We selected four (4) cameras for WDR comparisons. Each camera is equipped with a different implemenation of WDR. For example, the Axis P1347, features Axis' own unique brand of WDR called 'Dynamic Contrast'. Both the March CamPX and Ioimage wdc-100dn feature a Pixim chip for WDR functionality. However, it is important to note that the CamPX is based on the latest Seawolf while the wdc100dn uses an older Orca series Pixim chip. The Sony CH140 features Sony's own 'View-DR' (offered in numerous other Sony models).

We used the following four (4) WDR cameras in our tests (w/ max resolutions):

  • Axis P1347 - 5MP
  • Sony SNC-CH140 - 720p
  • March CamPX Microdome - D1
  • Ioimage wdc100dn - 4CIF

For all cameras, max resolution and frame-rates were used. Other settings were left at their defaults. Additionally, each camera's lens is adjusted to the same approximate FoV. Testing also includes a non-WDR IQEye 4 series camera, as a control.

The cameras/WDR are compared throughout three test cases:

  1. Indoor WDR (Hallway)
  2. Outdoor WDR (Park)
  3. Low-Light WDR

The first scenario is of an indoor hallway. The hallway is dimly lit, providing a 'dark' area (~100 lux), and the propped exit door provides a 'bright' area (~1300 lux) to the scene. These elements produce a very challenging WDR scene under which to make comparisons. We use the IQEye 4 series camera to provide a non-WDR point of reference.

The second scenario is of a park. The scene is in general, very bright (~12,000 lux). However, there are patches of shade (~4,000 lux) provided by trees and a small building giving the scene some lighting variation. We are able to turn off WDR in both the Axis and Sony cameras to provide a non-WDR point of reference. Note that the CamPX and wdc100dn do not support disabling of WDR.

The third scenario is a simple indoor low-light scene. The Sony and Axis cameras are tested at the 1.0 lux and 0.3 lux level with WDR-on and WDR-off. The March and Ioimage cameras are tested at the same lux levels but only with WDR-on (WDR-off not supported).

WDR Comparative Results/Performance

In the next 3 sections, we show and explain the specific differences we found. You can see the exported video for yourself: IPVM WDR Comparison Video Samples [link no longer available] (~500 MB).

Indoor WDR (Hallway)

The four WDR cameras demonstrated key differences in performance compared to the non-WDR control. For example, in the control the subject's facial details were very difficult to examine, while positioned in the highly bright area (1,300 lux).

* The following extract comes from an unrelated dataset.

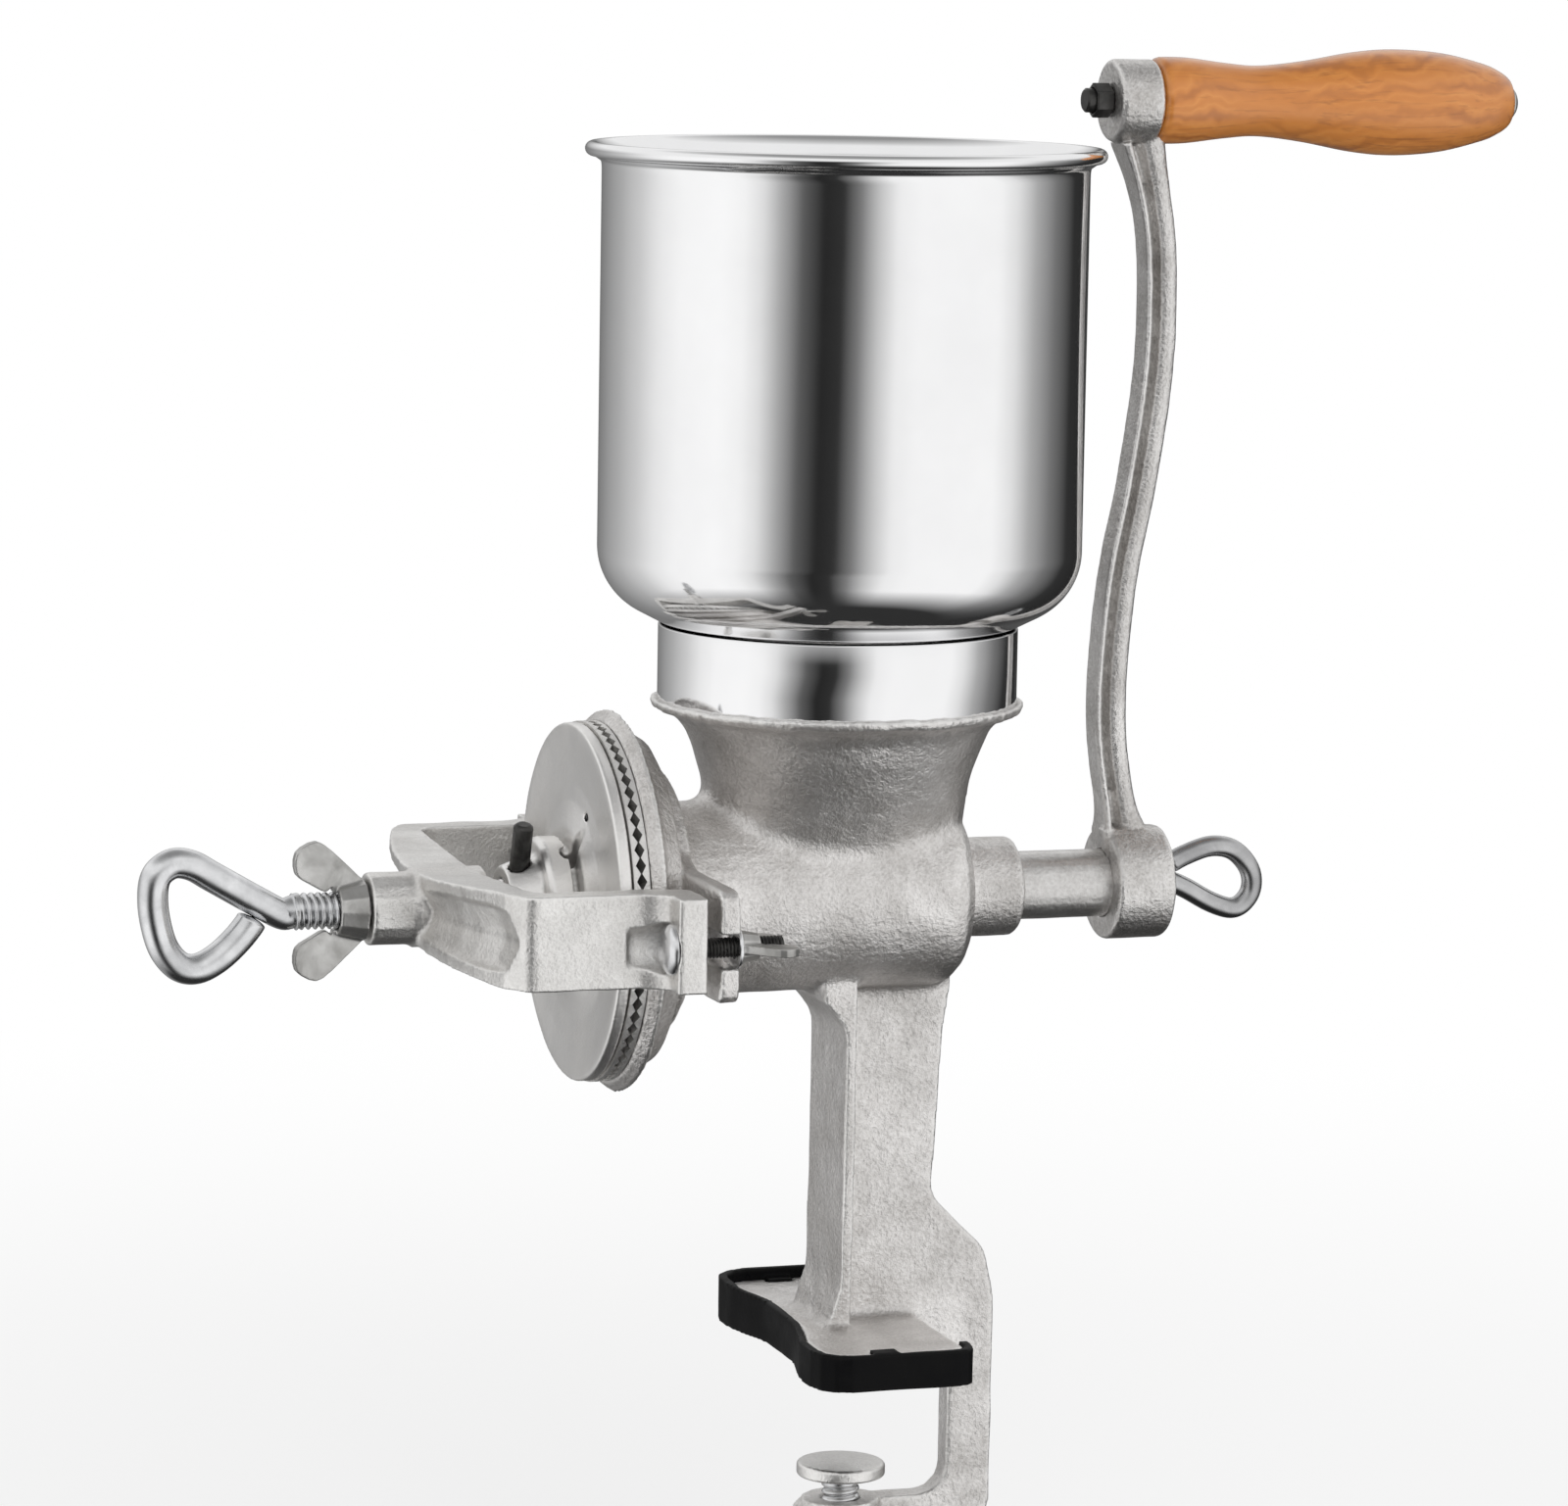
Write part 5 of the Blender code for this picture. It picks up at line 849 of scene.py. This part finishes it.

Of the four WDR cameras Sony's performance indicates best WDR. In contrast, Axis, March, and Ioimage produce evidence of fair to moderate WDR capability. However, despite fairly similar levels of WDR between Axis, March, and Ioimage, the Axis provided overall better image quality (yet not as good as Sony's). Here, it is apparent that higher resolution is having a large effect on the video.

The Sony (1.3MP) and Axis (5MP) comparison underscores the importance of both WDR and resolution in determining overall video quality - especially under difficult lighting. In this interesting comparison, Sony's image quality was better than Axis' despite Sony's much lower resolution. The superior WDR on the Sony appears to 'compensate' for its lack of resolution with respect to the Axis camera.

Outdoor WDR (Park)

Under the bright lighting of this test, the Sony and Axis cameras demonstrate better picture quality with WDR turned on versus off. Further, with WDR-on the Sony and Axis appear to illuminate 'dark' areas to a greater degree than the March and Ioimage cameras.

As this test shows, a wider field of view will benefit from higher resolutions. While both the Sony (1.3MP) and Axis (5MP) WDR perform well in the test, Axis shows slightly better image detail.

Low-light WDR

Both the Sony and Axis exhibited slight to moderate differences in picture quality with WDR-on vs. WDR-off. At low-light levels of 1.0 lux and below, WDR tends to detract from the overall image quality in the Sony and Axis. Interestingly, the Axis WDR tends to 'wash-out' the scene while the Sony WDR tends to 'darken' it.

The best overall low-light performance (w/ WDR-ON) is demonstrated by the March CamPx (Pixim Seawolf) followed by Ioimage's wdc100dn (Pixim Orca). The Axis P1347 and Sony CH140 tended to produce lesser quality images than the Pixim based cameras with their WDR-ON.

In the low-light scenes, megapixel cameras (Axis and Sony), with their WDR off, competed better against the standard resolution (March and Ioimage) cameras. (Note, that the ordinal positioning in terms of low-light performance remained the same, with March best, Ioimage second, and Axis/Sony trailing Ioimage by a slight margin). Such findings may be congruent with the belief that SD has advantages over MP in low-light imaging, but the magnitude of difference was less than dramatic. Indeed, when WDR is turned off in Axis and Sony, the difference between low-light performance among the four cameras narrows perceptibly.